My own wake-up call came from an unlikely source: the finale of Battlestar Galactica. One of our favorite escapes in Iraq, DVD copies of the science fiction series circulated around the small outpost where I lived; as new episodes were released, we passed them around as quickly as time between patrols would allow.

Intense debates about the fictional universe took place over meals, and even those who disliked science fiction found a respite in the series. We identified with the themes of heroism and friendship. The characters in the series spend years fighting a seemingly endless war, celebrating small victories while they mourn the loss of great friends. Though our situation differed greatly from the Cylon War, the series contained many strong parallels to our own experiences.

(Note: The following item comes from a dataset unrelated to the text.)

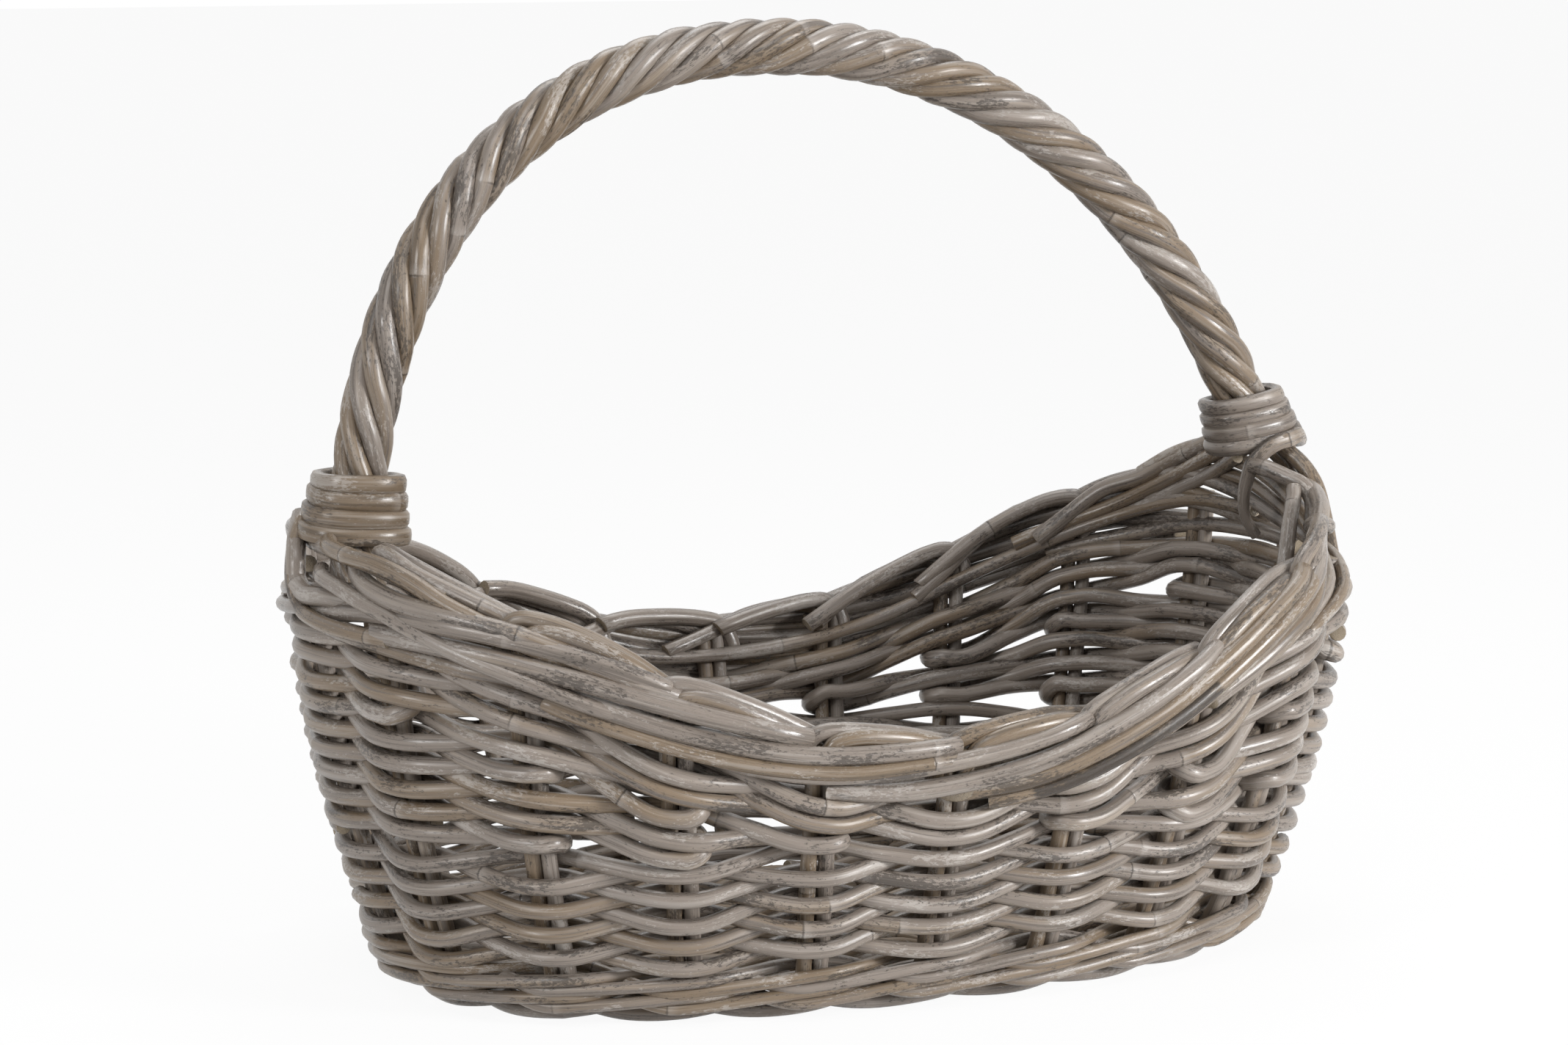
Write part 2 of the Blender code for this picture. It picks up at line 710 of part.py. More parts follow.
def lashing_ring(turn, share, diameter):
    """Where a turn lies: round the leg alone, or round the leg and the two uprights."""
    room = LASHING_CLEARANCE + diameter / 2
    far = UPRIGHT_OUT + RIM_ROD_DIAMETER / 2
    snug = HANDLE_RADIUS + room
    wide = (HANDLE_RADIUS + far) / 2 + room
    across = cos(turn)
    round_out, round_side = snug * across, snug * sin(turn)
    oval_out = (far - HANDLE_RADIUS) / 2 + wide * signed_power(across, 2 / LASHING_POWER)
    oval_side = snug * signed_power(sin(turn), 2 / LASHING_POWER)
    return mix(oval_out, round_out, share), mix(oval_side, round_side, share)


def least_gap(line, diameter):
    """Least gap of a wound rod to itself, between points over half a turn apart."""
    apart = LASHING_POINTS_PER_TURN // 2
    least = min(
        (line[i] - line[j]).length for i in range(len(line)) for j in range(i + apart, len(line))
    )
    return least - diameter


def lashing(name, leg, diameter, turns, first_turn, tail):
    """One unbroken rod wound round a leg, from its lowest turn to its top."""
    pitch = diameter + LASHING_TURN_GAP
    steps = round(turns * LASHING_POINTS_PER_TURN)
    line = []
    for i in range(steps + 1):
        done = i / LASHING_POINTS_PER_TURN
        share = min(max(done - (turns - LASHING_NARROW_TURNS), 0), 1)
        out, side = lashing_ring(2 * pi * (first_turn + done), share * share * (3 - 2 * share), diameter)
        line.append(leg.place(pitch * done, out, side))
    line.append(line[-1] + (line[-1] - line[-2]).normalized() * diameter)
    if tail:
        line = tail_line(leg, line[0], diameter) + line
    else:
        line.insert(0, line[0] + (line[0] - line[1]).normalized() * diameter)
    print(f"{name}: least gap to itself {least_gap(line, diameter) * 1000:.2f} mm")
    rod(name, line, diameter, "lashing_rattan", LASHING_SIDES)


def tail_line(leg, start, diameter):
    """The free end of the right lashing, which crosses in front of it and hangs inside."""
    room = HANDLE_RADIUS + LASHING_CLEARANCE + diameter / 2
    front = leg.place(-TAIL_DROP / 5, 0, -room - CLEARANCE)
    corner = leg.place(-2 * TAIL_DROP / 5, -room * 3 / 4, -room * 3 / 4)
    inner = leg.place(-3 * TAIL_DROP / 5, -room - TAIL_REACH / 2, -room / 3)
    low = leg.place(-TAIL_DROP, -room, -room / 4)
    end = low + Vector((0, 0, -diameter))
    return [end, low, inner, corner, front]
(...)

About a week after returning home, the Battlestar Galactica series finale was broadcast after a 10-hour marathon of the season. A group gathered at my home, outside of Fort Hood, Texas. With good food and our favorite beer, we watched the end of one of the small, but pivotal parts of our lives this past year. As each character's journey came to an end, it felt like we were leaving good friends behind. This group of young men who had rushed to support each other under fire more times than we care to count will go their separate ways in a few months. Many of us will leave the Army this summer, while others will move on to other assignments, including preparing for future operations in Afghanistan.

For me, the reality of leaving the group of friends I have come to know and love during my military service is a crushingly sad aspect of the newfound reality. The fairy tale of the return has reached its finale. But before we scatter to our future lives, we will send each friend onto the next stage of his journey with a big hug and the Galactic adage, "good hunting."